Não é só a limpeza que requer atenção. A professora Lúcia Pirró ressalva que é preciso tomar cuidado com os ambientes envidraçados e fechados _o hall, por exemplo_ que geralmente acompanham os portões de vidro nos projetos modernos.

"Quando há proteções solares exteriores, como um toldo, e a radiação não atinge o vidro diretamente, pode-se usar laminado incolor, que permite uma boa passagem da luz difusa. Se exposto ao sol, melhor o laminado refletivo, com baixo fator solar, para reduzir em parte a radiação, mas de cor clara, para não escurecer demais o ambiente", recomenda Lúcia Pirró.

Caio Esteves
Condominio também na rua Ceará, Higienópolis
Condominio também na rua Ceará, Higienópolis
Outro cuidado é a sensação térmica.
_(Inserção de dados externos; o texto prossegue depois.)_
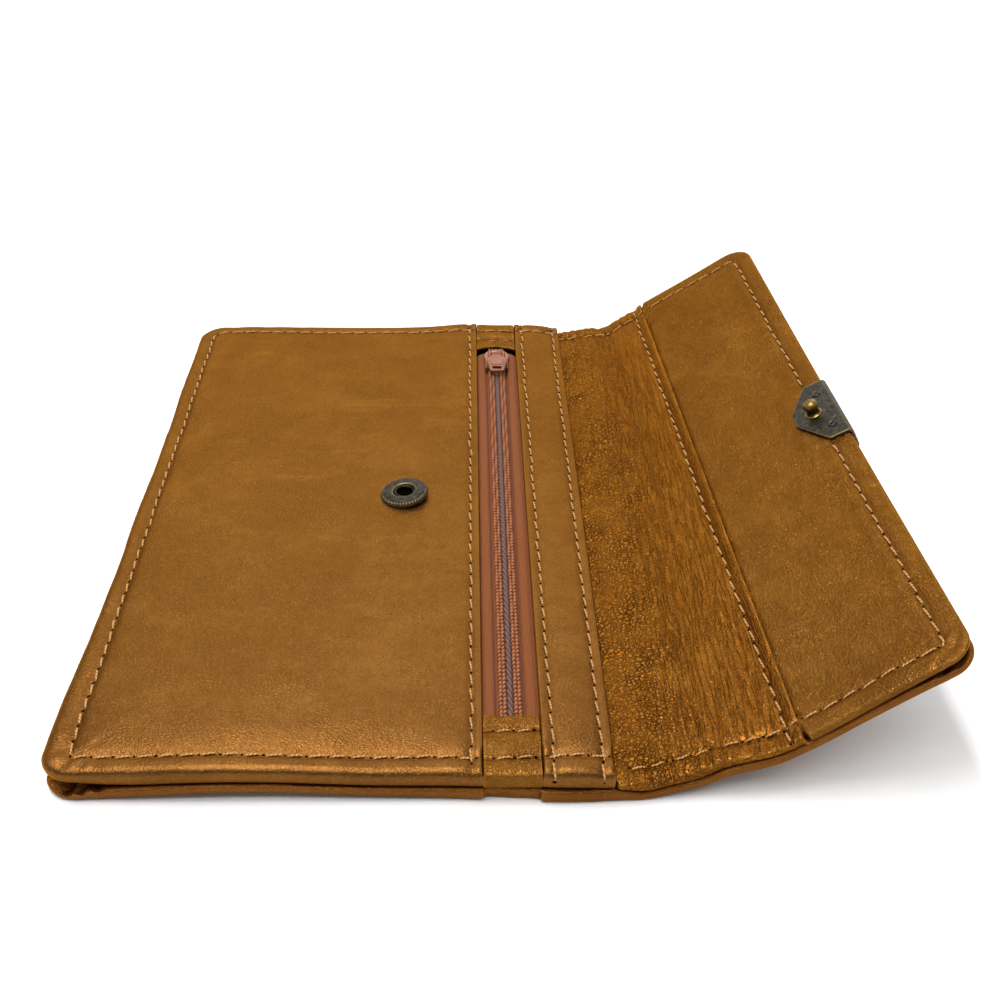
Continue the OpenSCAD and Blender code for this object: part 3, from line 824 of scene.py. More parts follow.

A radiação atravessa o vidro em forma de raios ultravioletas e infravermelhos, aquece o ambiente e é devolvida em raios do tipo infravermelho longo, que não conseguem atravessar o vidro com a mesma facilidade e acabam criando um efeito estufa no local.

"Da mesma forma, a radiação luminosa em excesso pode causar ofuscamento e outras perturbações visuais aos ocupantes", declara a professora da USP.

Para resolver o problema, ela sugere que a área envidraçada corresponda a, no máximo, 50% da área da fachada e receba proteção solar exterior, como venezianas, toldos etc.